S0ix Power Management:
 Platform Support:          Supported
 Status:                    Disabled
+ cat /sys/kernel/debug/dri/1/clients
             command  tgid dev master a   uid      magic
+ cat /sys/kernel/debug/dri/1/internal_clients
fbdev
+ ls /sys/class/graphics
fb0
fbcon
+ grep . /sys/class/graphics/fb0/name
amdgpudrmfb

After plugged in

[  319.616356] nvidia 0000:c4:00.0: [drm] fb1: nvidia-drmdrmfb frame buffer device

appears in kernel log

+ cat /proc/driver/nvidia/gpus/0000:c4:00.0/power
Runtime D3 status:          Enabled (fine-grained)
Video Memory:               Active

GPU Hardware Support:
 Video Memory Self Refresh: Supported
 Video Memory Off:          Supported

S0ix Power Management:
 Platform Support:          Supported
 Status:                    Disabled
+ cat /sys/kernel/debug/dri/1/clients
             command  tgid dev master a   uid      magic
+ cat /sys/kernel/debug/dri/1/internal_clients
fbdev
+ ls /sys/class/graphics
fb0
fb1
fbcon
+ grep . /sys/class/graphics/fb0/name /sys/class/graphics/fb1/name
/sys/class/graphics/fb0/name:amdgpudrmfb
/sys/class/graphics/fb1/name:nvidia-drmdrmfb

After plugged out, no message in kernel log, framebuffer device still active.
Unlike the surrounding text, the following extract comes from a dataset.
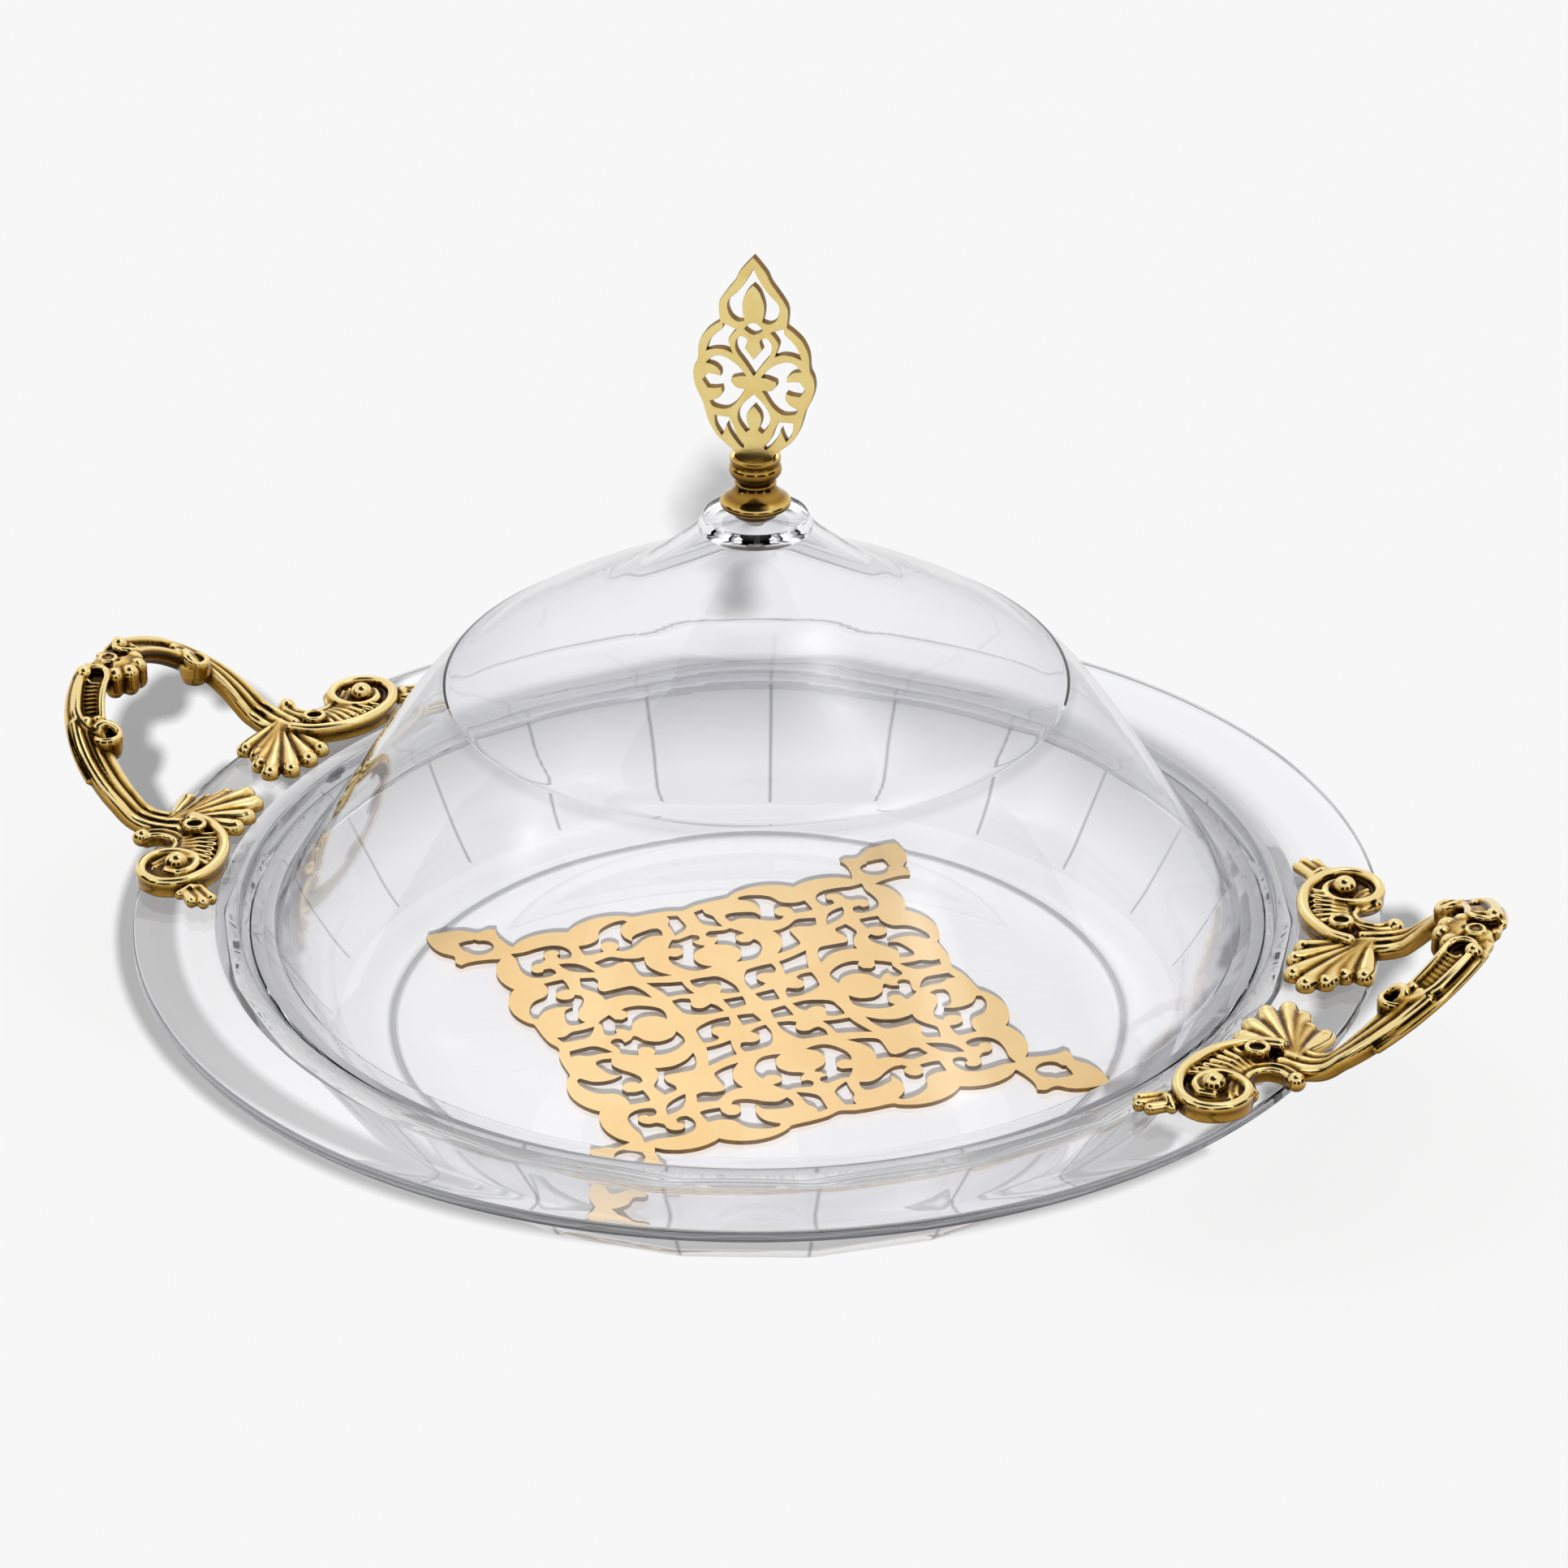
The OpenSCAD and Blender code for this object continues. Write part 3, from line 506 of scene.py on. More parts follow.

+ cat /proc/driver/nvidia/gpus/0000:c4:00.0/power
Runtime D3 status:          Enabled (fine-grained)
Video Memory:               Active

GPU Hardware Support:
 Video Memory Self Refresh: Supported
 Video Memory Off:          Supported

S0ix Power Management:
 Platform Support:          Supported
 Status:                    Disabled
+ cat /sys/kernel/debug/dri/1/clients
             command  tgid dev master a   uid      magic
+ cat /sys/kernel/debug/dri/1/internal_clients
fbdev
+ ls /sys/class/graphics
fb0
fb1
fbcon
+ grep . /sys/class/graphics/fb0/name /sys/class/graphics/fb1/name
/sys/class/graphics/fb0/name:amdgpudrmfb
/sys/class/graphics/fb1/name:nvidia-drmdrmfb
2 Likes

I have the exact same issue with intel12 and nvidia 3080 ti on a advanced optimus laptop.
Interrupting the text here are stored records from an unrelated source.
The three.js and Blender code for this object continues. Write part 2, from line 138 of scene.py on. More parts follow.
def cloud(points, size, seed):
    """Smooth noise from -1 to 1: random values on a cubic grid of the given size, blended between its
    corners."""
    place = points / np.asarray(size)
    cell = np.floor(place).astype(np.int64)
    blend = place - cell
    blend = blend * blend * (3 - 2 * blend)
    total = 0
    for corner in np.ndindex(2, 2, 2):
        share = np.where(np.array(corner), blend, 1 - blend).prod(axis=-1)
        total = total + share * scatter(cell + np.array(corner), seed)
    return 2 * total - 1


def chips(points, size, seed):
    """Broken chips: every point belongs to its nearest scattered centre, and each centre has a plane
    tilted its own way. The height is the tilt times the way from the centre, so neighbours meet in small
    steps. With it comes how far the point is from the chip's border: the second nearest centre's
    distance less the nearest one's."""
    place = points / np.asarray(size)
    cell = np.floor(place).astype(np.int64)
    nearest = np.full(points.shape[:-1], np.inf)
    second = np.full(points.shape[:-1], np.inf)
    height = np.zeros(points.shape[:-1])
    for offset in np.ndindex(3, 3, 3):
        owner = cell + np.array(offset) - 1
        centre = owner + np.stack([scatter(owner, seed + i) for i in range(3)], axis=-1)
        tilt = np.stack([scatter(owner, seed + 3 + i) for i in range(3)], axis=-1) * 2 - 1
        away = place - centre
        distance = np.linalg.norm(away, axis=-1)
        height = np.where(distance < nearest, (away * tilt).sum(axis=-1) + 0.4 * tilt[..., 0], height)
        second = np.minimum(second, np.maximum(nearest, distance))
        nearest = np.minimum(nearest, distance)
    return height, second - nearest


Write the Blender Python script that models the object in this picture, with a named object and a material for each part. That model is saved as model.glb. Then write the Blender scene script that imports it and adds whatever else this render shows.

I first thought it was an issue from Aquamarine (AQ), the Wayland backend used by Hyprland, but i can reproduce the issue without a graphical environment as well.
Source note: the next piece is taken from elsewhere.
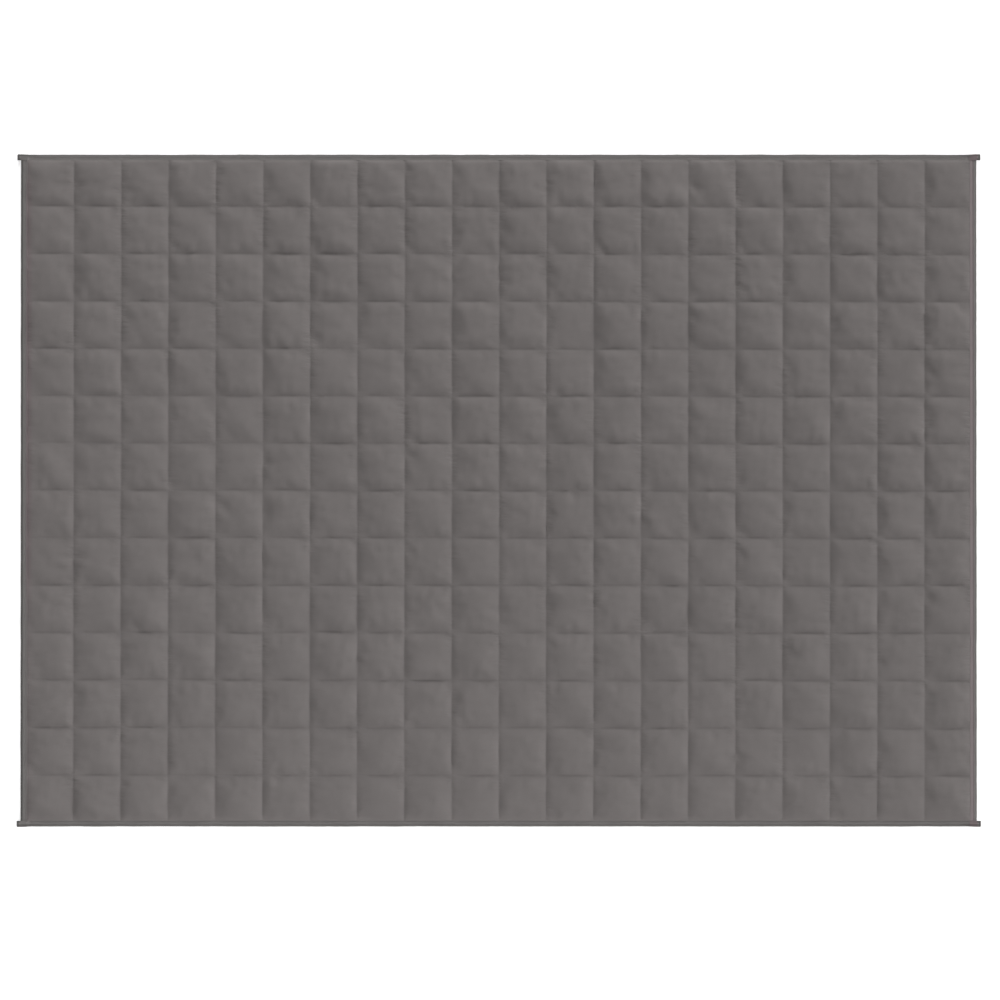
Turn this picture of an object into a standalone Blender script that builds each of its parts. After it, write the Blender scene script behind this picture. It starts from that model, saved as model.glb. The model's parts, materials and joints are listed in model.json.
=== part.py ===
"""A weighted blanket, laid out flat: one filled body quilted in squares, and a folded tape on each edge.

Metres, +Z up. X runs along the long edges, +Y to the top edge, and the origin is on the floor
under the middle of the blanket.
"""

import math
import random
from dataclasses import dataclass

import bmesh
import bpy
from mathutils import Vector

# Outline over the tapes, without the overrunning tape ends
LENGTH = 2.000
WIDTH = 1.406
FLARE = 0.0011  # the short edges stand this much further out at the bottom than at the top

# Quilting
COLUMNS = 20
ROWS = 14
PITCH_X = 0.09897
PITCH_Y = 0.09924
FIRST_SEAM_X = -0.8895
FIRST_SEAM_Y = -0.5983
SEAM_WANDER = 0.0006  # how far a crossing strays from the square grid

# Heights above the floor
CROWN_Z = 0.0112
CROWN_SPREAD = 0.0010  # the slackest pocket is this much lower
SEAM_TOP_Z = 0.0044
SEAM_BOTTOM_Z = 0.0022
EDGE_TOP_Z = 0.0029  # the flattened edge inside the tapes
EDGE_BOTTOM_Z = 0.0013

# Rings of a pocket: how far each lies inside the one before, and its share of the crown's rise
SHOULDER_INSET = 0.015
SHOULDER_SHARE = 0.62
UPPER_RING_INSET = 0.015
UPPER_RING_SHARE = 0.90
GROOVE_INSET = 0.011  # on the underside, from a seam to the flat pad
CROWN_SHIFT = 0.008  # how far the fullest point strays from a pocket's middle

# Tapes
GAP = 0.0003
TAPE_CLOTH = 0.0010
TAPE_TOP_Z = EDGE_TOP_Z + GAP + TAPE_CLOTH
LONG_TAPE_WIDTH = 0.0115
SHORT_TAPE_WIDTH = 0.0140
FOLD_WALL = 0.0014  # from the blanket's own edge to the outside of the fold
FOLD_SOFTNESS = 0.0012
SWELL_LENGTH = 0.022  # the long tapes swell over this length at their ends
SWELL_RISE = 0.0008
SWELL_STEPS = 4

COVER_COLOR = (0.152, 0.140, 0.137, 1.0)
TAPE_COLOR = (0.140, 0.136, 0.132, 1.0)
CLOTH_ROUGHNESS = 0.9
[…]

  # enable finegrained power management
  boot.extraModprobeConfig = ''
    options nvidia NVreg_EnableGpuFirmware=0 NVreg_DynamicPowerManagementVideoMemoryThreshold=0 NVreg_DynamicPowerManagement=0x02 NVreg_UsePageAttributeTable=1 NVreg_InitializeSystemMemoryAllocations=0 NVreg_PreserveVideoMemoryAllocations=1
    options nvidia-drm modeset=1 fbdev=1
  '';

  boot.kernelParams = ["nvidia-drm.modeset=1" "nvidia.NVreg_EnableGpuFirmware=0" "nvidia.NVreg_DynamicPowerManagementVideoMemoryThreshold=0" "nvidia.NVreg_DynamicPowerManagement=0x02" "nvidia.NVreg_UsePageAttributeTable=1" "nvidia.NVreg_InitializeSystemMemoryAllocations=0" "nvidia.NVreg_PreserveVideoMemoryAllocations=1"];

Maybe it is possible to manipulate the nvidia driver from the udev rules as a workaround

The issue also happen on the open driver

After a clean boot sudo cat /sys/kernel/debug/dri/129/framebuffer is empty
After plugging the external monitor, it contains

framebuffer[115]:
	allocated by = [fbcon]
	refcount=1
	format=XR24 little-endian (0x34325258)
	modifier=0x0
	size=1920x1080
	layers:
		size[0]=1920x1080
		pitch[0]=7680
		offset[0]=0
		obj[0]:
			name=0
			refcount=2
			start=00100000
			size=8294400
			imported=no

along with my wm processes framebuffers.

After unplugging, the other framebuffers are cleaned up, but fbcon allocation remains

Maybe it is related to

EDIT: issue created at RTD3 dont allow gpu to sleep after a monitor has been plugged and unplugged on prime reverse sync · Issue #759 · NVIDIA/open-gpu-kernel-modules · GitHub

1 Like

Hi @gm151, @Aetherall ,

Thank you for reporting the issue. I have filed NVBug # 5034343 internally.

  1. Can you please capture a NVIDIA bug report after you run into this issue. We will try and match your distro, kernel and driver versions for testing.
  2. Please share your steps to reproduce the issue.

Hello,

I’ve tried to reproduce the issue: boot to the desktop, check that GPU goes into D3cold, plug in a display (HDMI routed to the nvidia GPU), unplug, observe unwanted consequences.
For me, the GPU does not enter PCI D3cold, I also see that the system still thinks the display is still plugged in in the gnome display settings and my cursor will go into the void where the display pane was.

This is Fedora (Silverblue) 41, nvidia 565.77, linux 6.12.7, Wayland on a ThinkPad P1 gen 6 laptop.

Attached is the nvidia-bug-report from the repro state.
nvidia-bug-report.log.gz (341.7 KB)

1 Like

Hi @ievgenp ,

Thank you for the logs. GPU not entering D3cold after unplugging the external display is a known issue. We are tracking it internally on NVBug #4822713.

The issue remains under investigation and we do not have a fix at this time.